Data Scientist: Specialty role with abilities in math, technology, and business acumen. Data scientists work at the raw database level to derive insights and build data product. Analyst: This can mean a lot of things. Common thread is that analysts look at data to try to gain insights. Analysts may interact with data at both the database level or the summarized report level.

Thus, “analyst” and “data scientist” is not exactly synonymous, but also not mutually exclusive. Here is our interpretation of how these job titles map to skills and scope of responsibilities:

Machine Learning and Data Science

Machine learning is a term closely associated with data science. It refers to a broad class of methods that revolve around data modeling to (1) algorithmically make predictions, and (2) algorithmically decipher patterns in data.

Machine learning for making predictions — Core concept is to use tagged data to train predictive models. Tagged data means observations where ground truth is already known. Training models means automatically characterizing tagged data in ways to predict tags for unknown data points. E.g. a credit card fraud detection model can be trained using a historical record of tagged fraud purchases. The resultant model estimates the likelihood that any new purchase is fraudulent. Common methods for training models range from basic regressions to complex neural nets. All follow the same paradigm known as supervised learning.

Machine learning for pattern discovery — Another modeling paradigm known as unsupervised learning tries to surface underlying patterns and associations in data when no existing ground truth is known (i.e. no observations are tagged). Within this broad category of methods, the most commonly used are clustering techniques, which algorithmically detect what are the natural groupings that exist in a data set. For example, clustering can be used to programmatically learn the natural customer segments in a company’s user base. Other unsupervised methods for mining underlying characteristics include: principal component analysis, hidden markov models, topic models, and more.

Not all machine learning methods fit neatly into the above two categories. For example, collaborative filtering is a type of recommendations algorithm with elements related to both supervised and unsupervised learning. Contextual bandits are a twist on supervised learning where predictions get adaptively modified on-the-fly using live feedback.
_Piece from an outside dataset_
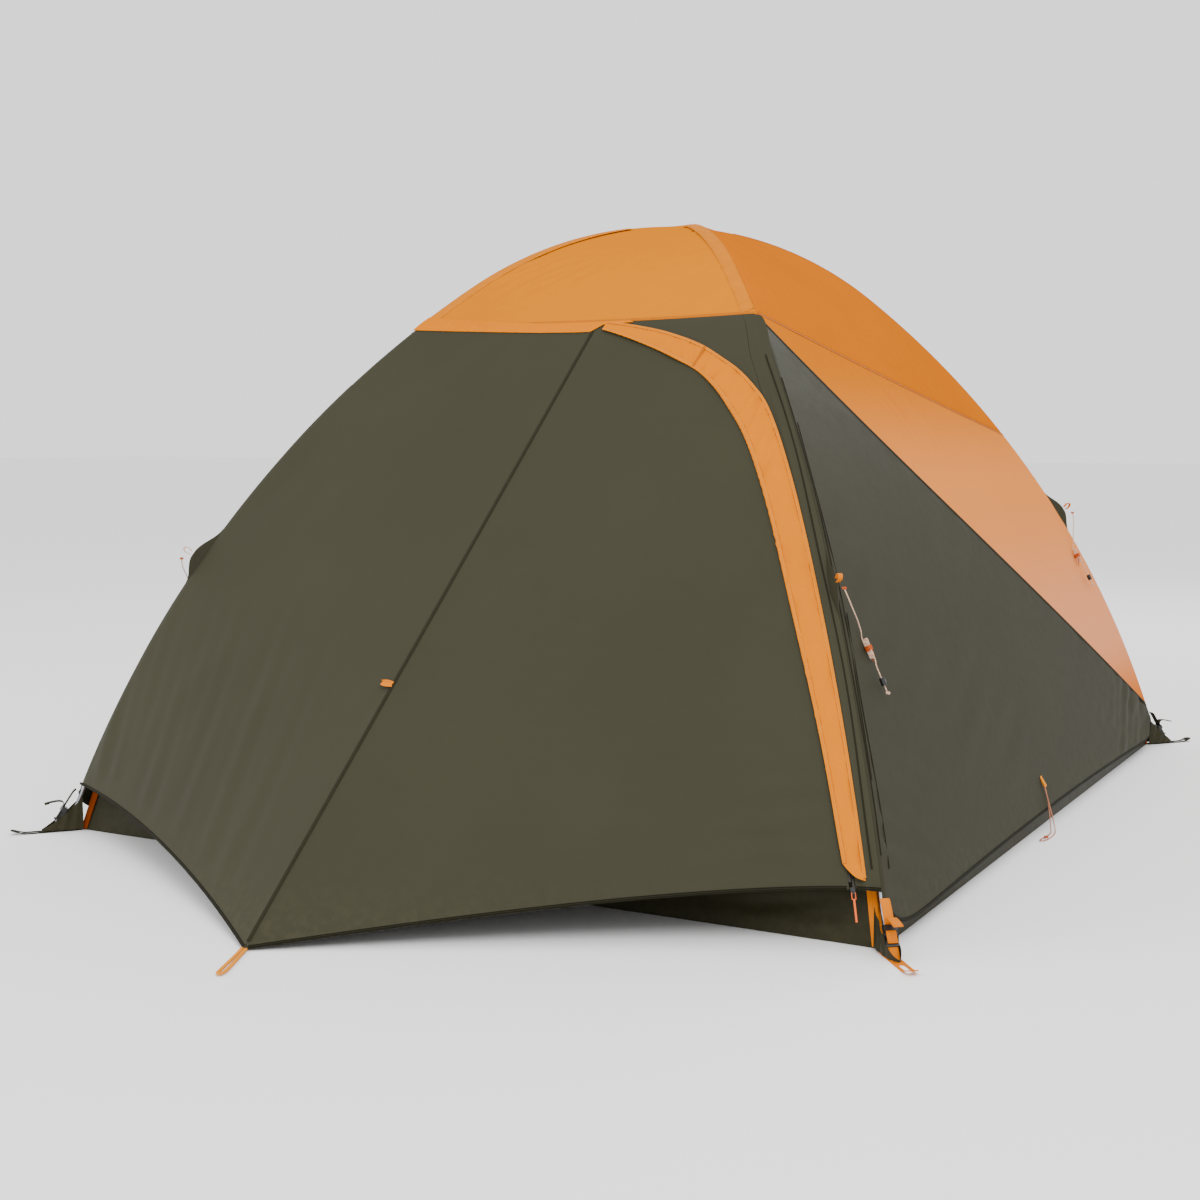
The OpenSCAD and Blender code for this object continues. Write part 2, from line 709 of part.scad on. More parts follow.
// frame on the side panel at a guy point: x down the cloth, y towards the tent's middle, z out
function panel_tilt(t) = atan2(sin(t), ka*cos(t));
module on_side(z)
  let (t = ang(z, fly_gap), p = pt(t, fly_gap))
    translate([ka*p[0], -kb*p[0], p[1]])
      rotate([0, panel_tilt(t), 0])
        children();
function cat(P, i, u) = let (n = len(P), a = P[max(0, i - 1)], b = P[i], c = P[min(n - 1, i + 1)],
    d = P[min(n - 1, i + 2)])
  0.5*(2*b + (c - a)*u + (2*a - 5*b + 4*c - d)*u*u + (3*b - a - 3*c + d)*u*u*u);
function smooth(P, k) = concat([for (i = [0:len(P) - 2], j = [0:k - 1]) cat(P, i, j/k)], [P[len(P) - 1]]);
// round cord along a list of points, one closed solid
module cord(P, d, ref = [0.2, 0.1, 1]) {
  n = len(P);
  m = 8;
  V = [for (i = [0:n - 1]) let (e = P[min(n - 1, i + 1)] - P[max(0, i - 1)], t = e/norm(e),
      u0 = cross(t, ref), u = u0/norm(u0), w = cross(t, u)) for (j = [0:m - 1])
    P[i] + d/2*(cos(360*j/m)*u + sin(360*j/m)*w)];
  polyhedron(V, concat([[for (j = [m - 1:-1:0]) j]], [[for (j = [0:m - 1]) (n - 1)*m + j]],
    [for (i = [0:n - 2], j = [0:m - 1]) let (k = (j + 1) % m) each
      [[i*m + j, i*m + k, (i + 1)*m + k], [i*m + j, (i + 1)*m + k, (i + 1)*m + j]]]));
}
// guy line in the side panel's frame: down from the loop, over the crease, straight to its knot
line_y = 26;
line_z = 8.4;
guy_path = [[16, -31, 30], [36, -22, 27], [60, -4, 20], [84, 14, 13], [104, 24, 9.4],
  [122, line_y, line_z], [150, line_y, line_z], [180, line_y, line_z], [210, line_y, line_z],
  [238, line_y, line_z]];
module guyline(q) color("#d8cdb8")
  quarter(q)
    on_side(q < 2 ? guy_h : guy_rear_h)
      cord(smooth(guy_path, 4), cord_d);
module guyline_fr()
  guyline(0);
module guyline_fl()
  guyline(1);
module guyline_rr()
  guyline(2);
module guyline_rl()
  guyline(3);
module guy_hanks() color("#c08850")
  for (q = [0:3])
    quarter(q)
      on_side(q < 2 ? guy_h : guy_rear_h)
        translate([142, line_y + 8, line_z - 4])
          linear_extrude(height = 8)
            union() {
              translate([-17, -5])
                square([34, 10]);
              translate([-17, 0])
                circle(d = 10);
              translate([17, 0])
                circle(d = 10);
            }
module cord_lock(q) color("black")
  quarter(q)
    on_side(q < 2 ? guy_h : guy_rear_h)
      translate([206, line_y, line_z])
        difference() {
          union() {
            rotate([0, 90, 0])
              cylinder(d = 11, h = 16);
            translate([8, 0, 0])
              rotate([-90, 0, 0])
                cylinder(d = 8, h = 10);
          }
          translate([-1, 0, 0])
            rotate([0, 90, 0])
              cylinder(d = cord_d + 0.9, h = 18);
        }
module cord_lock_fr()
  cord_lock(0);
module cord_lock_fl()
  cord_lock(1);
module cord_lock_rr()
  cord_lock(2);
module cord_lock_rl()
  cord_lock(3);
// doubled peg cord from the side tab down to the ground
peg_path = [[9, -3, 100], [10, -5, 84], [12, -8, 62], [15, -15, 38], [20, -30, 15], [26, -56, 3.4],
  [28, -92, 1.6], [27, -130, 1.6], [21, -152, 1.6], [13, -150, 1.6], [13, -128, 1.6], [17, -94, 1.6],
  [17, -62, 3.4], [12.5, -34, 20], [10, -14, 42], [8, 0, 64], [7.5, 4, 84], [8, 3, 100]];
module side_cord() color("#c99a80")
  translate([side_x(100, 0), side_tab_y, 0])
    cord(smooth([for (p = peg_path) p + [side_x(max(2, p[2]), 0) - side_x(100, 0) - 4, 0, 0]], 3),
      cord_d, [1, 0.15, 0.3]);
module side_cord_right()
  side_cord();
module side_cord_left()
  mirror([1, 0, 0])
    side_cord();

// ---- porch trim ----
module nose_loop() color("#f0a860")
  translate([nose_x, -nose_y - 1, 0])
    rotate([0, 0, -66])
      slot_plate(-30, 150, 17, 60, 136, 9, 1.6);
module tie_toggle() color("#e58f34")
  translate(ridge(0.64, 2.2))
    rotate([atan2(nose_top[1] - nose[1], nose_top[2] - nose[2]), -18, 0])
      union() {
        translate([-22, -9, 0])
          cube([16, 18, 1.6]);
        translate([-17, 15, 2.4])
          rotate([90, 0, 0])
            cylinder(d = 4, h = 30);
      }

pole_over();
pole_under();
pole_ferrules();
pole_tips();
shock_cords();
apex_clip();
pole_clips();
clip_tabs();
corner_webbing();
grommets();
floor_tub();
inner_wall_front();
inner_wall_rear();
inner_wall_left();
inner_wall_right();
inner_roof();
inner_door();
inner_zip_wall();
inner_zip_door();
inner_slider();
fly_cap_front();
fly_cap_rear();
fly_cap_left();
fly_cap_right();
fly_right_upper();
fly_right_lower();
fly_left_upper();
fly_left_lower();
fly_rear();
porch_left();
porch_strip();
fly_door();
storm_flap();
zip_fixed();
zip_door();
zip_slider();
zip_pull();
guy_fins();
webbing_loops();
guyline_fr();
guyline_fl();
guyline_rr();
guyline_rl();
guy_hanks();
cord_lock_fr();
cord_lock_fl();
cord_lock_rr();
cord_lock_rl();
side_cord_right();
side_cord_left();
nose_loop();
tie_toggle();
fly_straps();
buckle_females();
buckle_male_fr();
buckle_male_fl();
buckle_male_rr();
buckle_male_rl();
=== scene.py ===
"""Looks of a two-pole dome tent with its rain fly on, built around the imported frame.

Metres, +Z up, porch towards -Y. Every cloth is a surface of two parameters: v runs down it, f across it.
"""
import math
import bmesh
import bpy
import numpy as np
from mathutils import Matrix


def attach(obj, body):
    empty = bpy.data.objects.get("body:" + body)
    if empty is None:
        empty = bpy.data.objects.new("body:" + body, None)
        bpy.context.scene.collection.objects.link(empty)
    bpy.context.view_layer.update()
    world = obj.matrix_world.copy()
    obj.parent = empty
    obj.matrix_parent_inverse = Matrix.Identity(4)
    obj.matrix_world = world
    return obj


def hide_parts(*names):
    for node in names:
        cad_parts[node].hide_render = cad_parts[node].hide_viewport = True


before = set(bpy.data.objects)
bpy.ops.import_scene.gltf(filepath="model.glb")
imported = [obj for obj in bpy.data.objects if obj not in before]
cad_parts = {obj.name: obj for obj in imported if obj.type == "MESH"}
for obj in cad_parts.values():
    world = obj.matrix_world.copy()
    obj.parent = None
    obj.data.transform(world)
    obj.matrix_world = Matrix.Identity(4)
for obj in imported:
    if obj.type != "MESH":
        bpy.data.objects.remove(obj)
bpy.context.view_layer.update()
TAU = 2*math.pi
MM = 0.001
UP = np.array([0.0, 0.0, 1.0])

# ---- driving sizes, in metres and radians ----
WIDTH, DEPTH, PEAK = 2.080, 2.490, 1.500
FOOT, BEND = math.radians(70), math.radians(33.6)
NOSE = np.array([-0.015, -1.800, 0.003])
GAP = 0.012
INNER = 0.022
SEAM = 0.00025
CREASE = 0.006
CAP_H, CAP_REAR_H, TUB_H, HEM_H, WALL_H = 1.232, 0.955, 0.168, 0.098, 1.020
GUY_H, GUY_REAR_H = 0.655, 0.725
CORD_D = 0.0025
WEB_W = 0.020
QUARTERS = {"fr": (1, 1), "fl": (-1, 1), "rr": (1, -1), "rl": (-1, -1)}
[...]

This wide-ranging breadth of machine learning techniques comprise an important part of the data science toolbox. It is up to the data scientist to figure out which tool to use in different circumstances (as well as how to use the tool correctly) in order to solve analytically open-ended problems.

Data Mining and Data Science

Raw data can be unstructured and messy, with information coming from disparate data sources, mismatched or missing records, and a slew of other tricky issues. Data munging is a term to describe the data wrangling to bring together data into cohesive views, as well as the janitorial work of cleaning up data so that it is polished and ready for downstream usage. This requires good pattern-recognition sense and clever hacking skills to merge and transform masses of database-level information. If not properly done, dirty data can obfuscate the ‘truth’ hidden in the data set and completely mislead results. Thus, any data scientist must be skillful and nimble at data munging in order to have accurate, usable data before applying more sophisticated analytical tactics.